I have been accumulating retirement accounts at several different employers across Suffolk County over the years and no one has ever looked at them together. Where does that process start?

Accounts accumulated across multiple employers over a career is a situation many people find themselves in, and it is worth addressing deliberately rather than letting the accounts continue to accumulate in isolation. The starting point is an inventory: what each account holds, how it is invested relative to your overall picture, what fees are being paid, how the accounts are titled, and how they interact with each other from a tax and distribution standpoint. For someone approaching retirement, that inventory often surfaces decisions worth making now rather than later, including whether consolidation makes sense, how the accounts factor into a withdrawal sequence plan, and whether the current investment approach across all accounts reflects a coherent strategy.
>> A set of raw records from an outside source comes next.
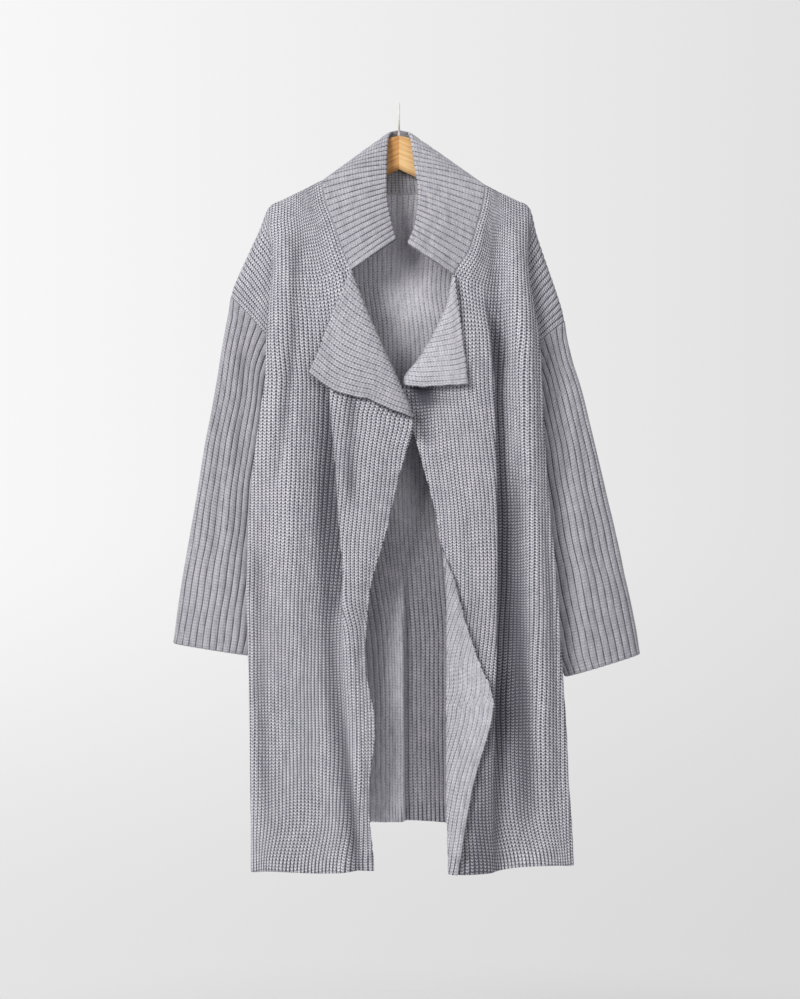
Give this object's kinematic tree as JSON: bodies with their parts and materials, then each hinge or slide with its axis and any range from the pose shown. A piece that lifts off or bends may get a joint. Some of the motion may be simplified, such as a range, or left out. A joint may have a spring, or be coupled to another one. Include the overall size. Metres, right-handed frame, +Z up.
{
  "type": "long ribbed open-front cardigan on a wooden hanger",
  "caption": "Long ribbed open-front cardigan with turned-back lapels and a ribbed collar band, hanging on a plain wooden hanger with a wire hook.",
  "frame": {"origin": "inside of the hook's crown, where the rail or peg touches it", "axes": "+Z up, -Y out of the garment's front, +X to the right seen from the front (the wearer's left)"},
  "size_m": [0.6771, 0.1095, 1.1136],
  "materials": {
    "rib_knit": "soft matt half-cardigan rib knit in heathered light grey",
    "hanger_wood": "satin varnished light wood",
    "hook_wire": "thin pale wire, satin"
  },
  "bodies": {
    "root": {"back_panel": "rib_knit", "collar": "rib_knit", "front_panel_left": "rib_knit", "front_panel_right": "rib_knit", "sleeve_left": "rib_knit", "sleeve_right": "rib_knit", "hanger_wood": "hanger_wood", "hanger_hook": "hook_wire"}
  },
  "joints": []
}
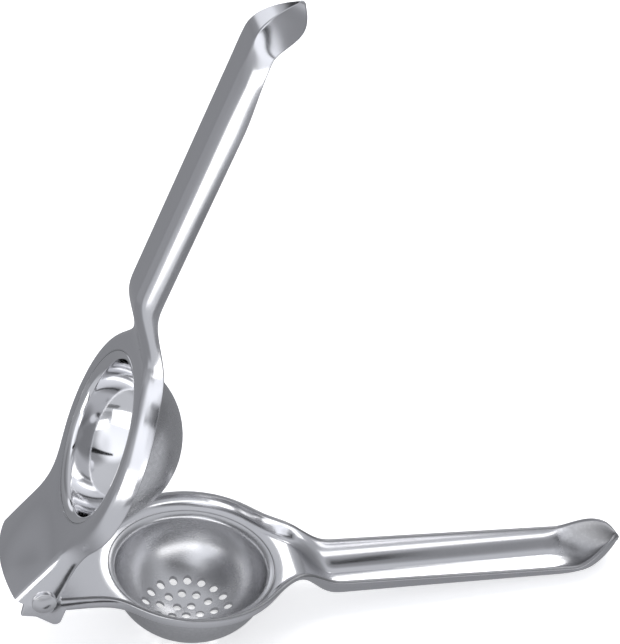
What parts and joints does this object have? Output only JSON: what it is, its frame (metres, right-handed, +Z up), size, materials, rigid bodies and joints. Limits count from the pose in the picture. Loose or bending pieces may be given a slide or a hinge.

That conversation, before any recommendations are made, is where we typically begin with clients in this situation.

How does New York State’s estate tax structure affect planning for Suffolk County families differently than what I read about federal estate taxes?

New York State has its own estate tax that operates independently from the federal system, and the differences are meaningful for families with significant assets. The New York exemption threshold is considerably lower than the federal exemption, which means some estates that would not trigger a federal tax liability may still be subject to New York State tax. New York also has what is sometimes referred to as a cliff provision, where estates that exceed the exemption threshold by a certain amount may be taxed on the full value rather than just the amount above the exemption. These rules interact with how assets are titled, how retirement accounts are structured, and how any business interests or real estate are held. We are not estate attorneys and we do not provide legal or tax advice, but we work alongside your estate attorney and CPA to make sure the financial planning picture and the estate structure are coordinated and reflect your current intentions.